The default IP address of the BT 2700HGV using BT v5.29.x or v6.1.x firmware when operating in bridge mode is 192.168.1.254 – this cannot be changed.
If you wish to manage the 2700HGV, you will need to ensure your new router is configured to use a different subnet. ie. The IP address of the DD-WRT router must not be in the 192.168.1.x range. You will need to change it to: eg. 192.168.0.1, 192.168.2.1, or 10.0.0.1.
Now you need to assign a LAN IP address to the WAN port of the DD-WRT router which is in the same subnet as the 2700HGV's IP address. eg. Assign 192.168.1.2 by adding this command into the 'Commands' box located in the Administration > Commands menu.

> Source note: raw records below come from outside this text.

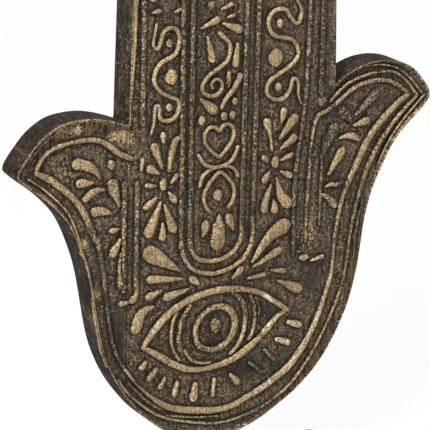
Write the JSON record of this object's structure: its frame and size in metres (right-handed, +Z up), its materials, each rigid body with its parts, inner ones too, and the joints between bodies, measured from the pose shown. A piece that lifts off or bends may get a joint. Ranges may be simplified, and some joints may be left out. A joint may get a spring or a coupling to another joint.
{
  "type": "hamsa hand ornament",
  "caption": "Free-standing carved wooden hamsa hand with out-turned thumbs, eye, scrolls and flower drops, on a rod in a flat base plate.",
  "frame": {"origin": "middle of the base's underside, on the table", "axes": "+X across the hand, to the right of someone who looks at the carved face; -Y the way the carved face looks; +Z up towards the fingers"},
  "size_m": [0.264, 0.064, 0.3992],
  "materials": {
    "carved_wood": "dark brown stain, gold rubbed over the raised carving",
    "dowel_wood": "plain beech",
    "base_paint": "matt grey",
    "rod_steel": "dark brushed",
    "screw_steel": "zinc plated",
    "pad_felt": "black felt"
  },
  "bodies": {
    "stand": {"base_plate": "base_paint", "base_pads": "pad_felt", "stand_rod": "rod_steel", "rod_screw": "screw_steel"},
    "hand": {"hand_centre_board": "carved_wood", "left_thumb_board": "carved_wood", "right_thumb_board": "carved_wood", "board_dowels": "dowel_wood"}
  },
  "joints": [
    {"name": "hand_turn", "type": "hinge", "parent": "stand", "child": "hand", "pos_m": [0, 0, 0.06], "axis": [0, 0, 1], "continuous": true}
  ]
}
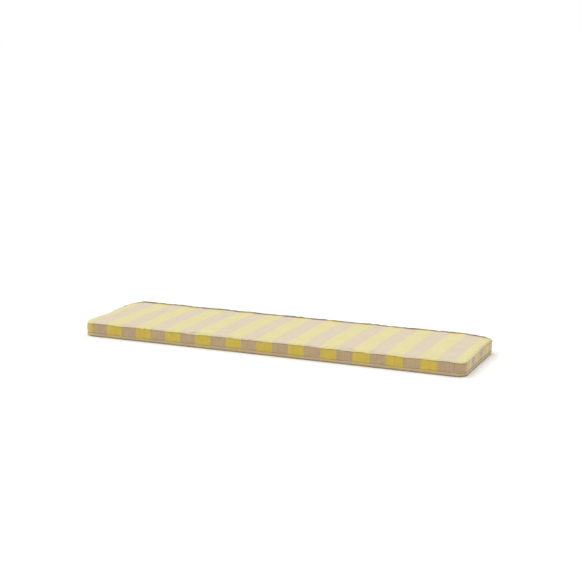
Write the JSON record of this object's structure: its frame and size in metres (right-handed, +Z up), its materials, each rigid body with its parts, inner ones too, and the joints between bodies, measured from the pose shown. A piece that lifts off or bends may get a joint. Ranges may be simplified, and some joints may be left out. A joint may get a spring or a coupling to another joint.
{
  "type": "bench cushion",
  "caption": "Long, flat box-edge bench cushion with rounded corners, a low crown and a lipped back seam, in equal-width striped cloth running from front to back.",
  "frame": {"origin": "on the surface that the cushion lies on, under the middle of its outline", "axes": "+X along the cushion's length, to the right seen from the front; +Y to its back; +Z up"},
  "size_m": [1.4986, 0.4192, 0.0626],
  "materials": {
    "boxing_cloth": "matt woven furnishing cloth in equal yellow and beige stripes, upright on the boxing",
    "panel_cloth": "matt woven furnishing cloth in equal yellow and beige stripes that run from front to back"
  },
  "bodies": {
    "root": {"boxed_body": "boxing_cloth", "top_panel": "panel_cloth", "bottom_panel": "panel_cloth"}
  },
  "joints": []
}
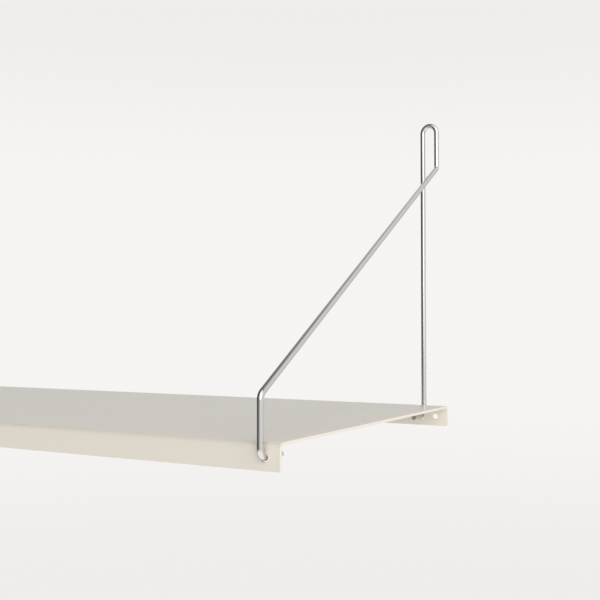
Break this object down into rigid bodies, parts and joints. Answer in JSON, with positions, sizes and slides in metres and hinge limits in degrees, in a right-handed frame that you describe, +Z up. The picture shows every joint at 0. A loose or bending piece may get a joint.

ifconfig `nvram get wan_ifname`:0 192.168.1.2 netmask 255.255.255.0
Then press 'Save Startup'
Now add these commands into the 'Commands' box
iptables -t nat -I POSTROUTING -o `nvram get wan_ifname` -j MASQUERADE
Then press 'Save Firewall'.
Now restart the router for these commands to take effect.
You should now be able to access the 2700HGV using a web browser, by using the IP address 192.168.1.254.
See also http://www.dd-wrt.com/wiki/index.php/Access_To_Modem_Configuration#Primary_Method
The majority of ADSL connections in the UK use PPPoA unlike in other countries where PPPoE is preferred.
Most 3rd party non-ADSL routers tend to offer Direct IP/DHCP, PPTP or PPPoE connection types. I've not yet come across a router that offered PPPoA. I don't believe the 2700HGV with BT firmware supports PPPoE to PPPoA bridging, but I do believe PPPoE is supported on BT broadband networks provided the modem/router is correctly configured to use PPPoE over LLC. (PPPoA recommends use of VC-Mux.)
From this thread, Idnetter jameshurrell successfully uses Draytek 2910 router connected to 2700HGVs running BT v5 or v6 firmwares in bridge mode.
From this thread, Idnetter jazzist was unsuccessful with connecting an inexpensive Buffalo WHR-G300N v2 to a 2700HGV in bridge mode.
I can confirm 2700HGV running v18.104.22.168 and v22.214.171.124 beta, work successfully in bridge mode on a BT ADSL2+ WBC connection. I have an old Dlink N300 wireless cable router attached to the 2700HGV bridge modem.